On April 24, 2008, the California Public Utilities Commission held its regularly-scheduled agenda meeting. The meeting addressed several telecommunications-related matters, including a the resolution of AT&T’s proposed elimination of its “Rule 12” marketing and disclosure rules, and the implementation of two area code relief efforts in Southern California area codes. Further information about these and other telecommunications items on the agenda is provided below.
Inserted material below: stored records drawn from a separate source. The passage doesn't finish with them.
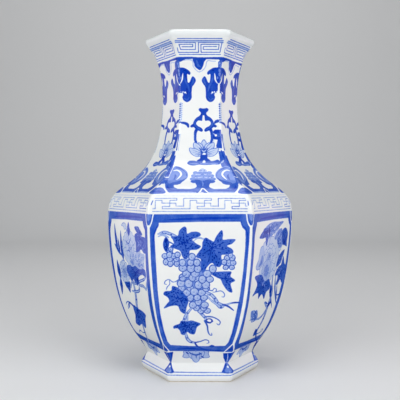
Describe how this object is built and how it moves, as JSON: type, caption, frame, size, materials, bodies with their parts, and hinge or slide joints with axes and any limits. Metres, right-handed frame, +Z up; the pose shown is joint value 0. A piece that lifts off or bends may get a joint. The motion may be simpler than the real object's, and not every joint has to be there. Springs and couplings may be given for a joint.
{
  "type": "hexagonal vase",
  "caption": "Tall six-sided porcelain vase: flared mouth, slim neck, swelling belly and spreading foot, painted all over in blue under a clear glaze.",
  "frame": {"origin": "centre of the base, on the surface that the foot stands on", "axes": "+Z up along the vase's axis, a flat side faces -Y, corners of the hexagon lie along +X and -X"},
  "size_m": [0.2024, 0.1752, 0.36],
  "materials": {
    "painted_glaze": "glossy",
    "clear_glaze": "glossy",
    "glazed_slip": "glossy"
  },
  "bodies": {
    "root": {"lip_ring": "clear_glaze", "neck_wall_front": "painted_glaze", "neck_wall_front_right": "painted_glaze", "neck_wall_back_right": "painted_glaze", "neck_wall_back": "painted_glaze", "neck_wall_back_left": "painted_glaze", "neck_wall_front_left": "painted_glaze", "belly_wall_front": "painted_glaze", "belly_wall_front_right": "painted_glaze", "belly_wall_back_right": "painted_glaze", "belly_wall_back": "painted_glaze", "belly_wall_back_left": "painted_glaze", "belly_wall_front_left": "painted_glaze", "foot_wall_front": "painted_glaze", "foot_wall_front_right": "painted_glaze", "foot_wall_back_right": "painted_glaze", "foot_wall_back": "painted_glaze", "foot_wall_back_left": "painted_glaze", "foot_wall_front_left": "painted_glaze", "floor_plate": "clear_glaze", "shoulder_slip_bead": "glazed_slip", "floor_slip_bead": "glazed_slip", "neck_corner_slip": "glazed_slip", "belly_corner_slip": "glazed_slip"}
  },
  "joints": []
}
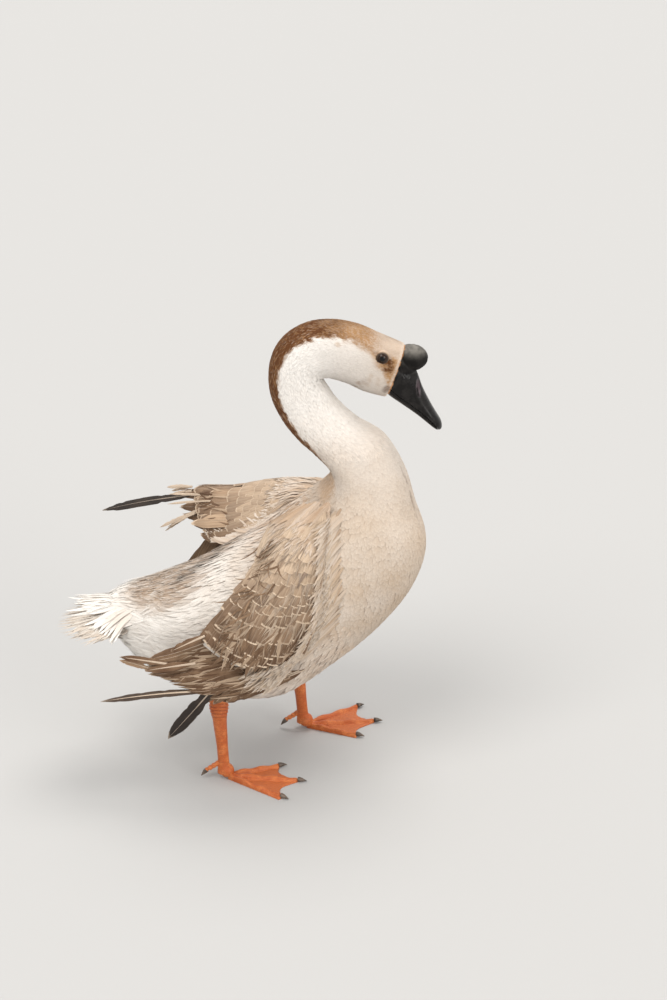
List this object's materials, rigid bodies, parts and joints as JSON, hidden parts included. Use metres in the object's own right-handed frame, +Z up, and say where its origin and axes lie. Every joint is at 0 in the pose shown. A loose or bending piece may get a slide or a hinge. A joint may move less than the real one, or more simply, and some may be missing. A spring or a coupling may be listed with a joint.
{
  "type": "domestic goose",
  "caption": "Life-size standing brown Chinese goose: curved neck with knobbed bill, one wing dropped at its side, the other held half open, short tail fan and webbed feet.",
  "frame": {"origin": "middle of the outline seen from above, on the floor that the soles stand on", "axes": "+X the way the bird faces, +Y its left side, +Z up"},
  "size_m": [0.4466, 0.2898, 0.578],
  "materials": {
    "plumage_white": "soft matte white and cream plumage",
    "plumage_buff": "soft matte buff and cream head plumage",
    "plumage_brown": "matte brown feathers with pale edges",
    "bill_black": "black horn, slightly glossy, rougher on the knob",
    "eye_dark": "wet glossy dark brown eye",
    "leg_orange": "orange scaled leg and web skin",
    "claw_horn": "dark brown horn"
  },
  "bodies": {
    "root": {"bill_lower": "bill_black", "bill_upper": "bill_black", "claw_left_1": "claw_horn", "claw_left_2": "claw_horn", "claw_left_3": "claw_horn", "claw_left_hind": "claw_horn", "claw_right_1": "claw_horn", "claw_right_2": "claw_horn", "claw_right_3": "claw_horn", "claw_right_hind": "claw_horn", "eye_left": "eye_dark", "eye_right": "eye_dark", "foot_left": "leg_orange", "foot_right": "leg_orange", "head": "plumage_buff", "hind_toe_left": "leg_orange", "hind_toe_right": "leg_orange", "knob": "bill_black", "neck_lower": "plumage_white", "neck_middle": "plumage_white", "neck_upper": "plumage_brown", "tail": "plumage_white", "tarsus_left": "leg_orange", "tarsus_right": "leg_orange", "thigh_left": "plumage_white", "thigh_right": "plumage_white", "trunk": "plumage_white", "wing_left_coverts": "plumage_brown", "wing_left_flight": "plumage_brown", "wing_left_primary_1": "plumage_brown", "wing_left_quill_1": "plumage_brown", "wing_left_quill_2": "plumage_brown", "wing_left_quill_3": "plumage_brown", "wing_right_coverts": "plumage_brown", "wing_right_flight": "plumage_brown", "wing_right_primary_1": "plumage_brown", "wing_right_primary_2": "plumage_brown", "wing_right_primary_3": "plumage_brown"}
  },
  "joints": []
}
  • AT&T Request to Remove “Asymmetric” Marketing, Disclosure, and Administrative Requirements in its Tariff Rule 12 Partially Granted (Item 24, adopted 5-0) – This decision resolves a dispute regarding the validity of two AT&T advice letters seeking modifications to certain marketing and disclosure rules embodied in AT&T’s Tariff Rule 12. The decision grants AT&T’s advice letters in part, but imposes requirements that AT&T affirmatively disclose the monthly cost of flat and measured rate basic service prior to discussing bundles with customers. Based on this decision, AT&T will also be required to post the flat and measured rate basic service rates and a description of those services on the same web page as the rates, terms, and conditions for bundled services, and displayed no less prominently than the bundled service offerings descriptions.

    In the wake of the URF Phase I Decision, AT&T filed these advice letters to remove Rule 12 from its tariff. The basis for the proposed elimination of Rule 12 was ordering paragraph 21 of the Phase I Decision, which permitted the removal of “all asymmetric requirements concerning marketing, disclosure, or administrative processes.” The proposed removal of Rule 12 was sought notwithstanding the fact that the requirements of Rule 12 had been imposed pursuant to a prior enforcement action against AT&T (then Pacific Bell) for various “marketing abuses.”

    TURN and DRA disputed AT&T’s advice letters as beyond the scope of the URF Phase I Decision and an inappropriate end run on the “marketing abuses” decision. The Commission provisionally granted the advice letters subject to further proceedings in the URF docket to determine the lawfulness and propriety of the proposed elimination of Rule 12. The Commission conducted evidentiary hearings on this issue, which led to this decision.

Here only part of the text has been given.